Giuliani floats bid as FIFA eyes record expansion

James Whitfield|
America Eyes 2038 World Cup: 64 Teams, One Giant Circus
Photo by Maria Stewart on Pexels

Rudy Giuliani, the former New York mayor who's never met a mega-event he couldn't lobby for, says the United States might host the 2038 World Cup. The kicker? FIFA is reportedly considering a 64-team tournament that would make the current 48-team plan look like a friendly pickup game.

This isn't just a bid. It's an invitation to the biggest, messiest, most gloriously absurd sporting spectacle on earth. And America, with its endless strip malls and stadium complexes, might be the only country insane enough to pull it off.

64 Teams? Why Not 128?

FIFA's expansion obsession has gone full clown car. 32 teams was fine. 48 was bloated. 64 is a cry for help. At that point, you're not holding a World Cup—you're running an elimination tournament for every country that owns a ball.

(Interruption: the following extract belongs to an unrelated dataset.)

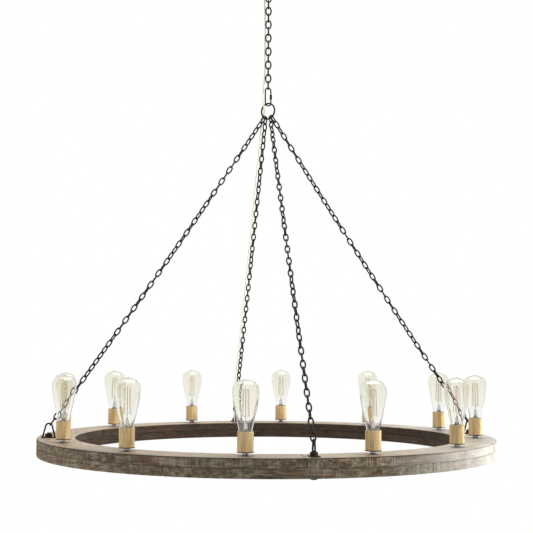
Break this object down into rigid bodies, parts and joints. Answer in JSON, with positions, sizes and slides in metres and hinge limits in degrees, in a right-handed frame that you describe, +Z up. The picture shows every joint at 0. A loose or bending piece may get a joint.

Imagine the group stage: twelve groups of five to six teams each, with some squads finishing their matches a week before others. The math alone would give a Swiss accountant a stroke. But FIFA doesn't care about math. They care about votes, bribes, and TV contracts. More teams mean more nations feel included, more federations owe favors, and more broadcasters pay premiums.

The US already has the infrastructure—or at least the parking lots. We hosted in 1994, and we're co-hosting in 2026 with Canada and Mexico. By 2038, those stadiums will still be standing, still climate-controlled, and still surrounded by enough fast food to feed an army of hungover fans.

Giuliani: The Pitchman Who Never Quits

Rudy Giuliani is many things—former prosecutor, former mayor, former presidential candidate, former lawyer for a certain ex-president. But he's always a salesman. When he says the US is interested, he's not just floating a trial balloon. He's signaling to FIFA that America is ready to write checks.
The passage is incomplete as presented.